Kyle, I believe you will live to see the day that paper publications go away. I believe I might live to see the day that cheap paper publications go away — newspapers, most magazines, probably “standard” paperbacks, and comic books in pamphlet form.
I love the smell of newsprint. Hell, I could have been busted when I was at the old Chicago Tribune printing plant deep beneath the Tower. Ahh, the good old days.
Mike, I hear what you’re saying, brother, and I agree with most of your points but as long as there are paper versions of comics I love, I will make an effort to obtain them.
I DO buy digital comics, much as I was opposed to doing so when they first became a thing, but if I feel I want to read the comic ever again I make the effort to buy it both so I have the luxury of doing so and to support the publisher and/or creators.
Don’t forget the editorial costs associated with book/comic production. The real tell is when publishers start doing digital-only books (with later trade paperback editions, a happens with a number of webcomics now.) Will the price be dropped?
The other issue with digital is the volatility of the transmission medium — I’ve had a Sony Reader go tits-up on me with abominable swiftness, for instance, and I haven’t replaced it yet; also, not all tabelts are created equal, and there’s a lot of ereaders out there that are still small-screen black-and-white.

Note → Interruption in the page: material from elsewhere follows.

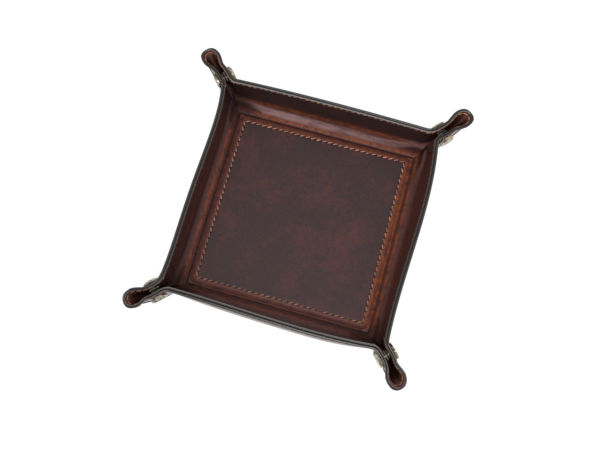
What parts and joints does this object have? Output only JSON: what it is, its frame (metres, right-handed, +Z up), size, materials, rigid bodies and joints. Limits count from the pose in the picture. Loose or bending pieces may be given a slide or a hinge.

Very true and, if you read the fine print of those user agreements many of click yes to so readily, you don’t even own the digital content you’re “purchasing” sometimes, merely the right to read it.
In fact, I’ve had comics disappear from my graphicly library, nothing I’m heartbroken over, but it’s probably the single biggest problem I have with digital-only comics.

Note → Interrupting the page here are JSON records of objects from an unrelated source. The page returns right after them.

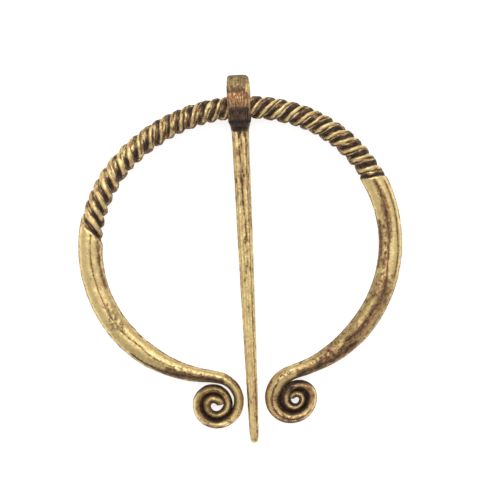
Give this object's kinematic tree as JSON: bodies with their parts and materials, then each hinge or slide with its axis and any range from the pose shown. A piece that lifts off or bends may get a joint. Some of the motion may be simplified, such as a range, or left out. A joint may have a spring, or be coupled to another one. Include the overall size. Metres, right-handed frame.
{
  "type": "penannular brooch",
  "caption": "Open hoop brooch with a twisted crown, plain arms and scroll ends, and a long pin that swings on the hoop to close it through cloth.",
  "frame": {"origin": "middle of the floor under the whole brooch, lying on its back", "axes": "+Z out of the brooch's front, +Y along the pin from its tip to its loop, +X to the right seen from the front"},
  "size_m": [0.0504, 0.0572, 0.006],
  "materials": {
    "hoop_brass": "antiqued: worn bright on the ridges and edges, dark brown in the grooves",
    "pin_brass": "antiqued: dull and olive on the loop, dark at the seam, worn bright along the shaft"
  },
  "bodies": {
    "hoop": {"hoop": "hoop_brass"},
    "pin": {"pin": "pin_brass"}
  },
  "joints": [
    {"name": "pin_swing", "type": "hinge", "parent": "hoop", "child": "pin", "pos_m": [0.00082, 0.02356, 0.00302], "axis": [1, 0, 0], "continuous": true}
  ]
}
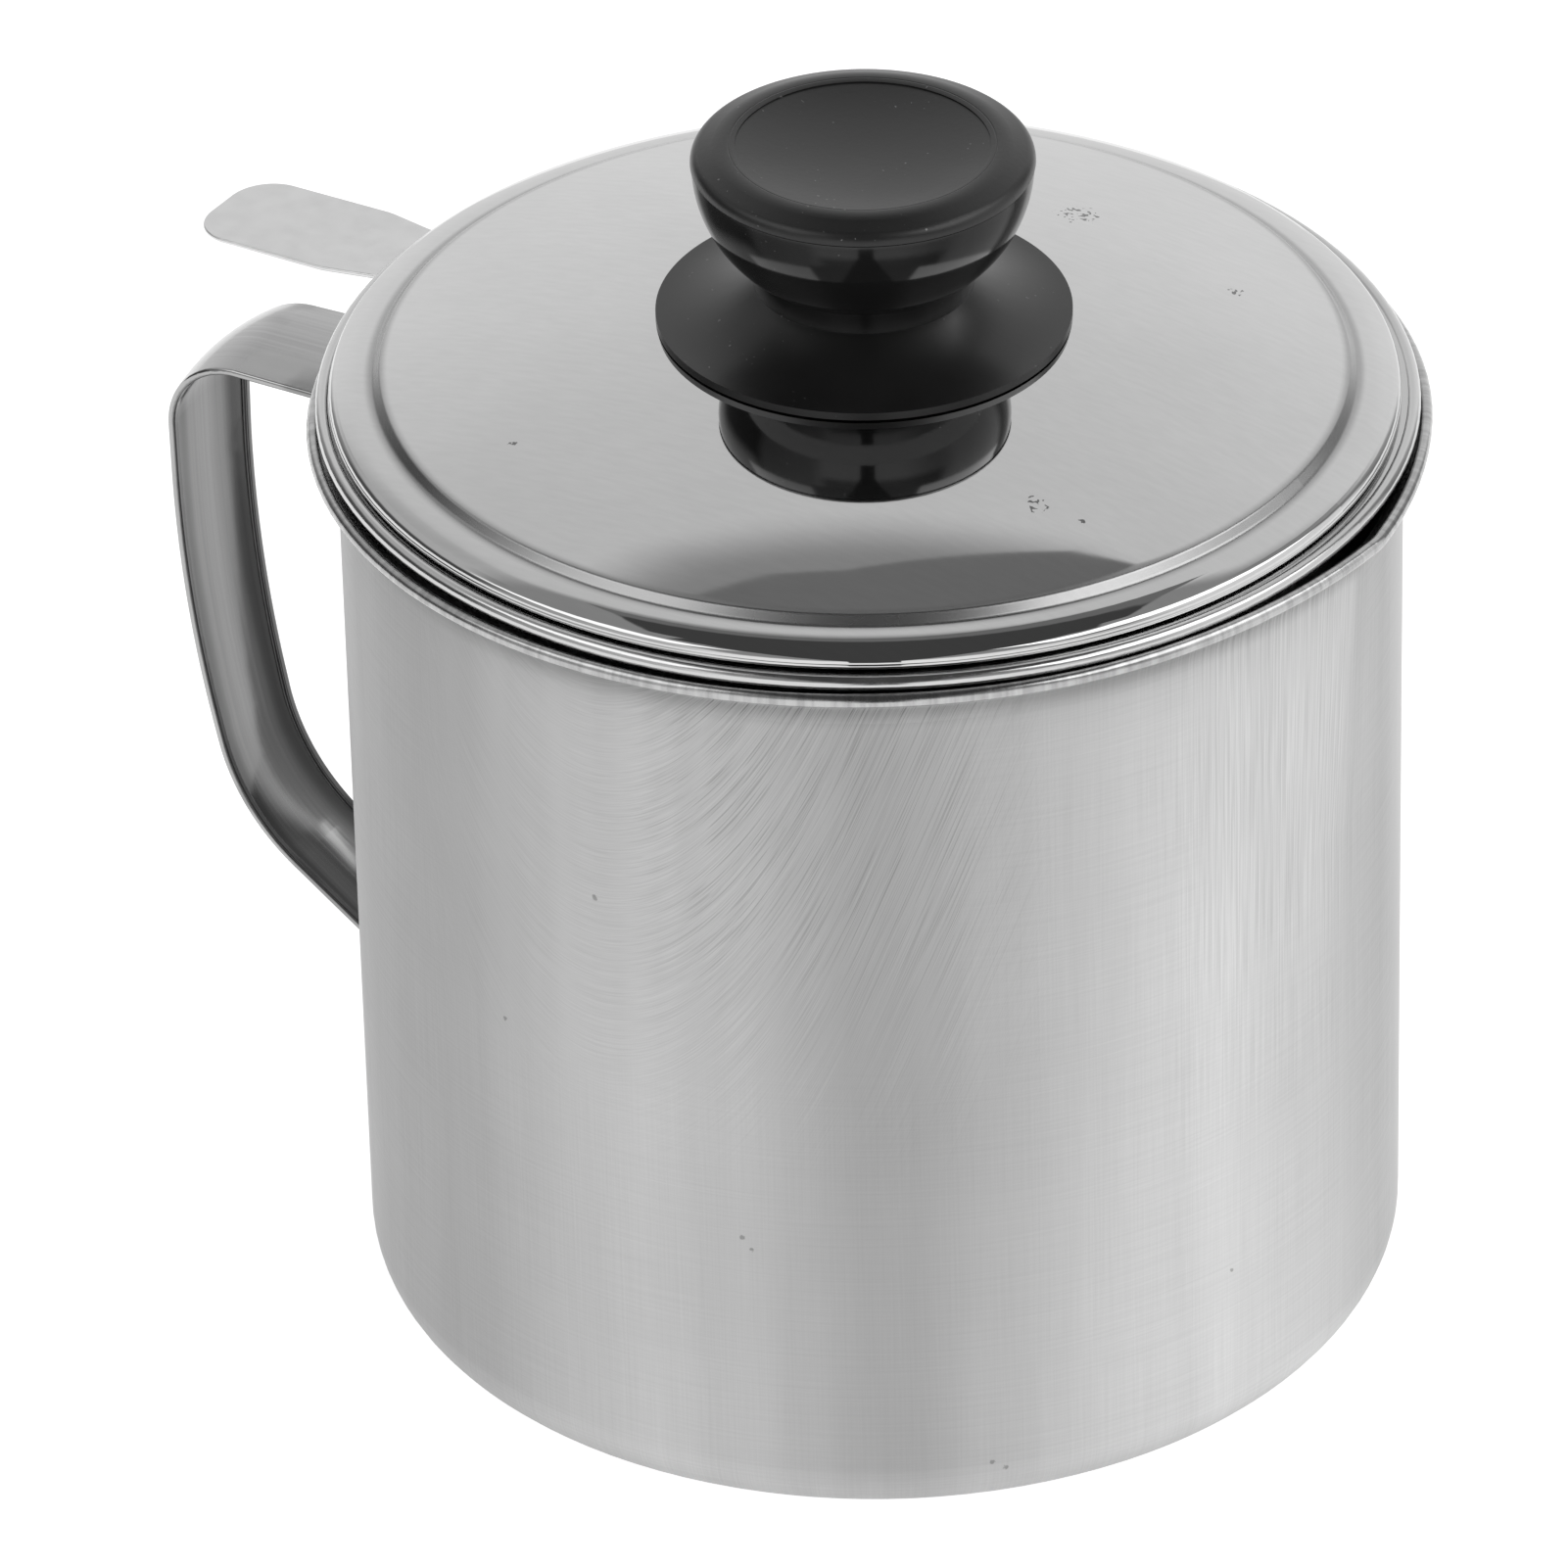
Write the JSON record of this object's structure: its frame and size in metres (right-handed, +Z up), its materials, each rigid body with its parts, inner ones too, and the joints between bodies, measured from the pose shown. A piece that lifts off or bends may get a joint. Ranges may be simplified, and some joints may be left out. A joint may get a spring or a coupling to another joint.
{
  "type": "bacon grease container",
  "caption": "Steel grease can with a strap handle, a pouring lip, a drop-in strainer basket with a lifting tab, and a loose domed lid with a plastic knob.",
  "frame": {"origin": "on the can's axis, at the underside of its base", "axes": "+Z up along the can's axis, +X towards the pouring lip, the handle at -X"},
  "size_m": [0.1542, 0.1264, 0.1453],
  "materials": {
    "can_steel": "satin brushed stainless steel",
    "handle_steel": "polished stainless steel strap",
    "strainer_steel": "bright stainless sheet",
    "mesh_steel": "woven stainless wire",
    "lid_steel": "mirror polished stainless steel",
    "knob_plastic": "black phenolic moulding",
    "insert_brass": "turned brass",
    "screw_steel": "zinc plated"
  },
  "bodies": {
    "can": {"can_body": "can_steel", "handle": "handle_steel"},
    "strainer": {"strainer_bowl": "strainer_steel", "strainer_mesh": "mesh_steel", "mesh_ring": "strainer_steel", "strainer_tab": "strainer_steel"},
    "lid": {"lid_shell": "lid_steel", "knob_skirt": "knob_plastic", "knob_body": "knob_plastic", "knob_cap": "knob_plastic", "knob_insert": "insert_brass", "screw_washer": "screw_steel", "lid_screw": "screw_steel"}
  },
  "joints": [
    {"name": "strainer_lift", "type": "slide", "parent": "can", "child": "strainer", "axis": [0, 0, 1], "range_m": [0, 0.06]},
    {"name": "lid_lift", "type": "slide", "parent": "strainer", "child": "lid", "axis": [0, 0, 1], "range_m": [0, 0.05]}
  ]
}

I haven’t suffered any losses, but I use an iPad and I back-up my iComics to my iMac (and not to the iCloud) using my iClock and iTunes. “i” is to Apple what “x” is to Marvel.
Like Brandon, I’m appalled at the “rent not own” concept of governing digital material purchased or stored “in the cloud.” One corporate thunderstorm and my digital collection would get drenched.
Yes, since I returned from Detroit I’ve been living in Metaphor Hell.
Yes, it’s wonderful that people are reading thanks to e-books, Mike, but there’s still nothing like going into a bookstore and browsing for hours.
Amazon?
Not the same.
Mindy
No, it’s not the same, Mindy. I enjoy hanging out at bookstores — Adriane and I killed the better part of an hour at a B&N in Detroit last week, and it was a great experience. Particularly since their bathroom was clean.
We should all enjoy it while we can.
Looking for a database program to track my collection the one requirement that was non-negotiable was that the data must be stored locally, on MY computer, not somewhere in “the cloud”. If the company providing the program were to go out of business I’d lose all of my data. It has to be under my control.
Similarly with the books themselves. I like having any of the stories I’ve paid for available for when I’d like to look at them again. I like being able to go back and re-read them, sometimes decades after I last did.
So while I”‘ certainly in the “I like the feel/smell of the paper, it’s part of the experience” camp, the REAL reason I’m resistant to moving to e-books is the worry that my entire collection could be wiped out instantly, even if the content is stored locally. (Google “Amazon removes 1984”.)
Like I see Brandon commented on above.
Great column. I agree with you. I do think paper will be with us for some time, mostly for collectors. But for regular comics, newspapers and magazines, it’s only a matter of time.
I say that as someone who hasn’t purchased a paper comic or magazine in over a year. I do it all on the iPad 2 these days.
Yep. And by the way, the iPad 3 will have that Retina Display screen with a ridiculously higher resolution, and this will be a major benefit to e-comics. Or iComics. Whatever.